Quirky Travel Review: Slow Travel – North Devon and Exmoor guide book

Porlock sign Exmoor

“Our Slow guides to British regions are the foremost of their kind, opening up Britain’s special places in a way that no other guides do. Discover the spots that aren’t normally publicised, meet the locals, find out where the best food can be enjoyed indulge in a little cultural foraging and discover the Britain you never knew existed with our expert local authors.”

This introduces the Slow Travel series of excellent guide books published by Bradt Guides. I am a huge fan of the the Slow Movement, the ideals of which are  incorporated into Quirky Travel.  On a weekend of stargazing and sightseeing in Exmoor last winter, Ian Mabbutt, owner of West Withy Farm, gave me a copy of  Slow Travel: North Devon and Exmoor by Hilary Bradt. What a delight this book is.
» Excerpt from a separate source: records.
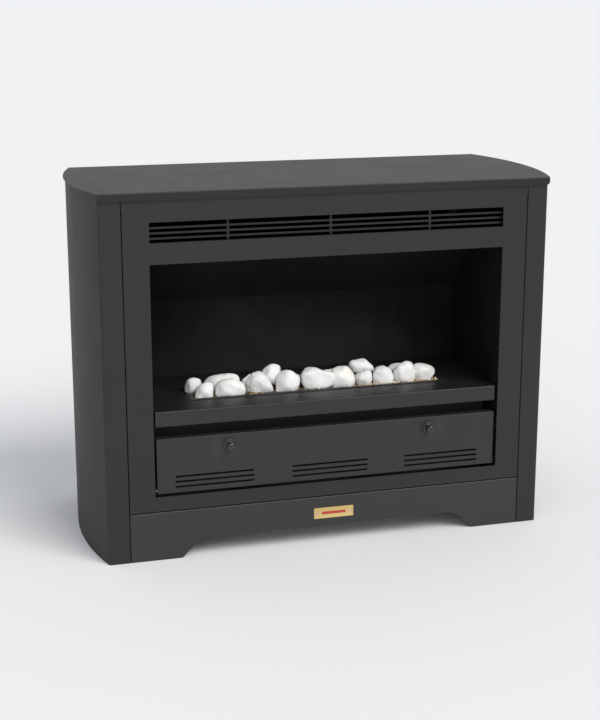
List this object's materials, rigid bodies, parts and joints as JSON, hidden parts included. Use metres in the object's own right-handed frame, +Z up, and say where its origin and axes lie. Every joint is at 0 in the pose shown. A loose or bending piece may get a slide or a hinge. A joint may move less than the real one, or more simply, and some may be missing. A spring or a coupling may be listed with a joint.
{
  "type": "freestanding gas fireplace",
  "caption": "Low bow-sided sheet-steel heater with an open firebox over a stone-covered gas burner, a slotted warm-air grille and a drop-down flap over its controls.",
  "frame": {"origin": "middle of the bounding box's footprint, on the floor", "axes": "+X to the right seen from the front, +Y towards the back, +Z up"},
  "size_m": [0.861, 0.377, 0.647],
  "materials": {
    "cabinet_paint": "satin black heat-resistant paint",
    "grille_paint": "satin black heat-resistant paint",
    "flap_paint": "satin black heat-resistant paint",
    "shelf_paint": "satin black heat-resistant paint",
    "firebox_paint": "matt black stove paint",
    "pan_steel": "matt black stove paint",
    "galvanised_steel": "zinc-coated sheet",
    "screw_steel": "zinc-plated",
    "blackened_screw": "blackened steel",
    "badge_brass": "satin brass",
    "pebble_stone": "smooth white river stone",
    "granule_stone": "loose mineral granules",
    "aluminised_tube": "aluminised steel tube",
    "brass": "machined brass",
    "valve_casting": "die-cast",
    "spindle_steel": "ground steel",
    "knob_plastic": "moulded black",
    "dial_aluminium": "brushed plate",
    "electrode_ceramic": "glazed insulator",
    "copper_pipe": "drawn copper pipe",
    "lead_sleeve": "silicone sleeve",
    "magnet_case": "moulded case",
    "pull_enamel": "gloss black enamel"
  },
  "bodies": {
    "cabinet": {"left_side_panel": "cabinet_paint", "right_side_panel": "cabinet_paint", "top_plate": "cabinet_paint", "front_fascia": "cabinet_paint", "plinth": "cabinet_paint", "top_grille": "grille_paint", "burner_shelf": "shelf_paint", "burner_pan": "shelf_paint", "left_liner": "firebox_paint", "right_liner": "firebox_paint", "firebox_back": "firebox_paint", "firebox_roof": "firebox_paint", "front_top_rail": "firebox_paint", "heat_shield": "firebox_paint", "heat_baffle": "firebox_paint", "liner_clips": "firebox_paint", "left_shelf_rail": "firebox_paint", "right_shelf_rail": "firebox_paint", "control_panel": "firebox_paint", "hinge_brackets": "firebox_paint", "front_panel_screws": "blackened_screw", "liner_screws": "blackened_screw", "port_plate": "pan_steel", "rear_top_rail": "galvanised_steel", "base_plate": "galvanised_steel", "rear_panel": "galvanised_steel", "injector_bracket": "galvanised_steel", "pilot_bracket": "galvanised_steel", "inlet_bracket": "galvanised_steel", "top_plate_nuts": "screw_steel", "rear_panel_screws": "screw_steel", "badge_rivets": "screw_steel", "badge_plate": "badge_brass", "pebbles": "pebble_stone", "ember_bed": "granule_stone", "mixer_tube": "aluminised_tube", "injector": "brass", "gas_inlet": "brass", "pilot_burner": "brass", "gas_valve": "valve_casting", "flame_probe": "spindle_steel", "piezo_igniter": "knob_plastic", "dial_plate": "dial_aluminium", "spark_electrode": "electrode_ceramic", "supply_pipe": "copper_pipe", "burner_pipe": "copper_pipe", "pilot_pipe": "copper_pipe", "probe_lead": "copper_pipe", "spark_lead": "lead_sleeve", "magnet_catches": "magnet_case"},
    "control_flap": {"control_flap": "flap_paint", "hinge_pins": "screw_steel", "left_pull_knob": "pull_enamel", "right_pull_knob": "pull_enamel", "pull_screws": "screw_steel"},
    "valve_rotor": {"valve_rotor": "brass"},
    "valve_control": {"valve_spindle": "spindle_steel", "valve_knob": "knob_plastic"},
    "piezo_button": {"piezo_button": "knob_plastic"}
  },
  "joints": [
    {"name": "flap_hinge", "type": "hinge", "parent": "cabinet", "child": "control_flap", "pos_m": [0, -0.1635, 0.1245], "axis": [1, 0, 0], "range_deg": [0, 108]},
    {"name": "valve_turn", "type": "hinge", "parent": "cabinet", "child": "valve_rotor", "pos_m": [0.215, -0.0925, 0.166], "axis": [0, -1, 0], "range_deg": [0, 180]},
    {"name": "valve_push", "type": "slide", "parent": "valve_rotor", "child": "valve_control", "axis": [0, 1, 0], "range_m": [0, 0.005], "stiffness_N_per_m": 300},
    {"name": "igniter_press", "type": "slide", "parent": "cabinet", "child": "piezo_button", "axis": [0, 1, 0], "range_m": [0, 0.006], "stiffness_N_per_m": 400}
  ]
}
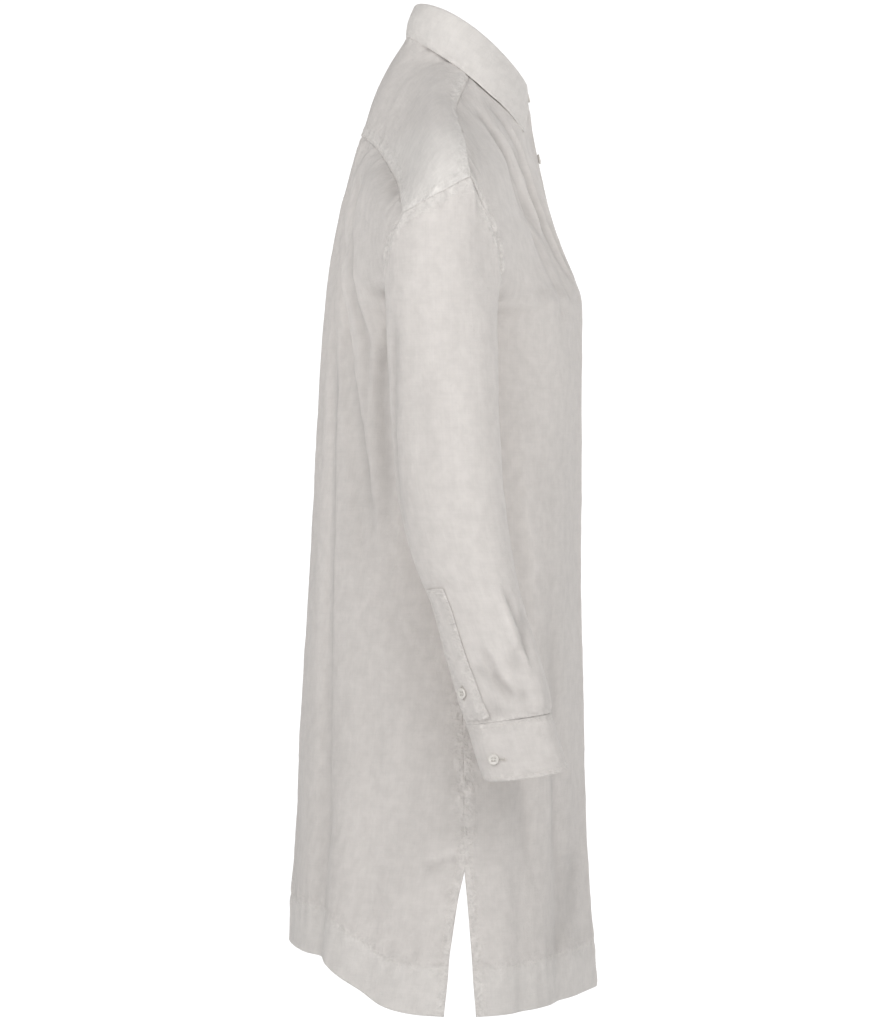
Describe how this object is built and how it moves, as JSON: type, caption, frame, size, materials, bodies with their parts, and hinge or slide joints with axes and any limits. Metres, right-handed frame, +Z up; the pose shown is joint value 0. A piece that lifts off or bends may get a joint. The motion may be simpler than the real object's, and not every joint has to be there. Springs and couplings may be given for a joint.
{
  "type": "dress shirt",
  "caption": "Women's long-sleeved linen shirt dress, buttoned up, with a point collar, back yoke and curved hem, filled out as if worn.",
  "frame": {"origin": "base of the wearer's neck, level with the shoulders, where the shirt hangs from its wearer", "axes": "+Z up, along the wearer; -Y the way the wearer faces; -X the wearer's right"},
  "size_m": [0.614, 0.322, 1.0225],
  "materials": {
    "linen": "plain-woven linen, one layer",
    "linen_double": "the same linen doubled over interlining",
    "button_shell": "satin, pale shell look"
  },
  "bodies": {
    "root": {"yoke": "linen", "back": "linen", "front_right": "linen", "front_left": "linen", "sleeve_right": "linen", "sleeve_left": "linen", "collar_stand": "linen_double", "collar_fall": "linen_double", "placket_right": "linen_double", "button_band_left": "linen_double", "cuff_right": "linen_double", "cuff_left": "linen_double", "sleeve_placket_right": "linen_double", "sleeve_placket_left": "linen_double", "collar_button": "button_shell", "front_button_1": "button_shell", "front_button_2": "button_shell", "front_button_3": "button_shell", "front_button_4": "button_shell", "front_button_5": "button_shell", "front_button_6": "button_shell", "front_button_7": "button_shell", "front_button_8": "button_shell", "cuff_button_right": "button_shell", "cuff_button_left": "button_shell", "sleeve_button_right": "button_shell", "sleeve_button_left": "button_shell"}
  },
  "joints": []
}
Slow Travel North Devon and Exmoor - Bradt guide bookIt’s divided into easily accessible sections covering the Cornish border, seaside coast of North Devon and Exmoor, Lundy Island, Barnstaple and inland, Exmoor National Park, Minehead, Dunster and eastern fringes of Exmoor. There’s plenty with lots of useful information, with the emphasis on encouraging us to slow down, take in the sights, sounds and inspiration that this area encourages, whilst getting around with the environment and local inhabitants playing a key part.
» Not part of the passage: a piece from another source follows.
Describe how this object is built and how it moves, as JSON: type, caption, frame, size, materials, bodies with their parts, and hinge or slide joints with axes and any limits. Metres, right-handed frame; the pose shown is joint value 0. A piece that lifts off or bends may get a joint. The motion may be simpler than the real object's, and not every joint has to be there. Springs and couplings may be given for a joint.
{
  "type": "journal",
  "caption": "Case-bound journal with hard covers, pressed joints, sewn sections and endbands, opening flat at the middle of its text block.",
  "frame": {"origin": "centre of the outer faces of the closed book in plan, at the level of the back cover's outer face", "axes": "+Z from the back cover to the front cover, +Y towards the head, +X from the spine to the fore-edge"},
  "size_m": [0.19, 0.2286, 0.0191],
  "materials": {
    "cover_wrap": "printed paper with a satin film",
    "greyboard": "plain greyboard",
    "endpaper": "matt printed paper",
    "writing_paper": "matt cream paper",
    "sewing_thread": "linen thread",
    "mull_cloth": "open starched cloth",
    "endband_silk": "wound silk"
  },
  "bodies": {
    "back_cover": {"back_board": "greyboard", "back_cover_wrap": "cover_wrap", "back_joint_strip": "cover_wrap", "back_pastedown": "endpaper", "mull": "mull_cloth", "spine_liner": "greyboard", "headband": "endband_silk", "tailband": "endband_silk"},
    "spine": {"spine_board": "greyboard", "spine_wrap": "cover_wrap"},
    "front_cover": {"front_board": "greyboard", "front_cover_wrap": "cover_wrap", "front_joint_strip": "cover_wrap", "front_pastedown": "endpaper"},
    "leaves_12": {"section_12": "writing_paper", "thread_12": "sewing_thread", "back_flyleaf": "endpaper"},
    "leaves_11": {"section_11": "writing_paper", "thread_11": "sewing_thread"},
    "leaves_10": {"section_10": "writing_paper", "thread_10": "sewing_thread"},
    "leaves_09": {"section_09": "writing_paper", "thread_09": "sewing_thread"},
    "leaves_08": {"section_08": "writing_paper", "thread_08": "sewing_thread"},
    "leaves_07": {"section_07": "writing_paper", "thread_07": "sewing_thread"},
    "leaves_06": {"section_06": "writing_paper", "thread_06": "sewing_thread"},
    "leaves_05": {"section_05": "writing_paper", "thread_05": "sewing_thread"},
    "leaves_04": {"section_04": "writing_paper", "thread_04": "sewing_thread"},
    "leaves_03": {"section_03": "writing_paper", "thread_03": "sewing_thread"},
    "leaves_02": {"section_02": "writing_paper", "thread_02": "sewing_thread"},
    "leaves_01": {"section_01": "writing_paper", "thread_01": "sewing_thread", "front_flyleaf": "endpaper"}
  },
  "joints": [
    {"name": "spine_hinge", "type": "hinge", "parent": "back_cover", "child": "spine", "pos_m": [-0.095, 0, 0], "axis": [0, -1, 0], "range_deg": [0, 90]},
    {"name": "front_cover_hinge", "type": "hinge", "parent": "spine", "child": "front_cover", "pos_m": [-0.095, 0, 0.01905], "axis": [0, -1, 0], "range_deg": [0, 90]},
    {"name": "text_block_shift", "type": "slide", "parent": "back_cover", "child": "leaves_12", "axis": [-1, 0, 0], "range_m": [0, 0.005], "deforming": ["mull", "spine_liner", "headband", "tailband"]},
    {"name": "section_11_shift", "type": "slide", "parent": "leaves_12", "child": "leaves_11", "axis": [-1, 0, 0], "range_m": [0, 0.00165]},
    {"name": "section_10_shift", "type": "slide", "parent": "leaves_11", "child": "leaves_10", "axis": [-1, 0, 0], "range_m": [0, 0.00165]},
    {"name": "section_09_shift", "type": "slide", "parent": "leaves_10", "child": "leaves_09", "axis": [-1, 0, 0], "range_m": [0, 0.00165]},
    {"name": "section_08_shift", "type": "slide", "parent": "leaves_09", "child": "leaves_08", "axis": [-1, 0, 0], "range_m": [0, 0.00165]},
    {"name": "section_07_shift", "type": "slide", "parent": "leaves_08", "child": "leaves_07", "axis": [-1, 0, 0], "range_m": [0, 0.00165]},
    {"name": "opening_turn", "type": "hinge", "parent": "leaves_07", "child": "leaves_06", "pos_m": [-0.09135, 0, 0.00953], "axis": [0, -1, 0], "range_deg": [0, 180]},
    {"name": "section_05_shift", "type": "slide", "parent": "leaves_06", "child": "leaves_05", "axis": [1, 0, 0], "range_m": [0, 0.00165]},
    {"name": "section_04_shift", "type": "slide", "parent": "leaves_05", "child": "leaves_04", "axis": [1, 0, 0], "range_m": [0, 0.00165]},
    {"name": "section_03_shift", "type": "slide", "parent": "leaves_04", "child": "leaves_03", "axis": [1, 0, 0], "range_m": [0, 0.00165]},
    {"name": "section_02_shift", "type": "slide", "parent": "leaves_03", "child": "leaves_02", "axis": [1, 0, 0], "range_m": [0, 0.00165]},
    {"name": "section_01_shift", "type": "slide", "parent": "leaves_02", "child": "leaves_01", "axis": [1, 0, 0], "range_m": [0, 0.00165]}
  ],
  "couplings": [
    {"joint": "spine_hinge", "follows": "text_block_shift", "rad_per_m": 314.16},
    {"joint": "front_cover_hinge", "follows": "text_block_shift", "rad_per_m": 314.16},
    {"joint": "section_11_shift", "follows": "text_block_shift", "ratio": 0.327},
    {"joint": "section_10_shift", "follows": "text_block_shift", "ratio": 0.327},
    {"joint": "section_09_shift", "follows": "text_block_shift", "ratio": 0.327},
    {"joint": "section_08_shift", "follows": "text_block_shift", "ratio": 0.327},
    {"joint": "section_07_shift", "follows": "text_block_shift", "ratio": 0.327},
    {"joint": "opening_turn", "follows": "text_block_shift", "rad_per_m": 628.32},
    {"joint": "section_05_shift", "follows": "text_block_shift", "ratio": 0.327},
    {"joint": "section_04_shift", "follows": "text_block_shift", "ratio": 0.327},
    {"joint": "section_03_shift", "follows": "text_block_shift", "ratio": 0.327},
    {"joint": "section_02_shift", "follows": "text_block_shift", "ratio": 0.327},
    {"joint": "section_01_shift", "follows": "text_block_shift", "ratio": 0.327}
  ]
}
I’ve stayed on the north Devon coast many times at a friend’s chalet overlooking Woolacombe Bay. We based ourselves there to explore the various beaches, villages, tourist attractions and gentle countryside around.  Woolacombe has had a revival recently, having gone from top seaside resort in the mid 20th century, to fuddy-duddysville towards the end, and now quite a ‘cool’ surfing centre.

Woolacombe Beach Devon

I was pleased to see that the book focused on the wonderful bays and beaches nearby, rather than very crowded Woolacombe. Tiny Grunta next to Morte Bay gets a mention, as does little Lee You could spend hours here investigating the pools, collecting pink quartz or walking up the fuchsia-lined footpath to the village and its delightful pub, the Grampus Inn.” 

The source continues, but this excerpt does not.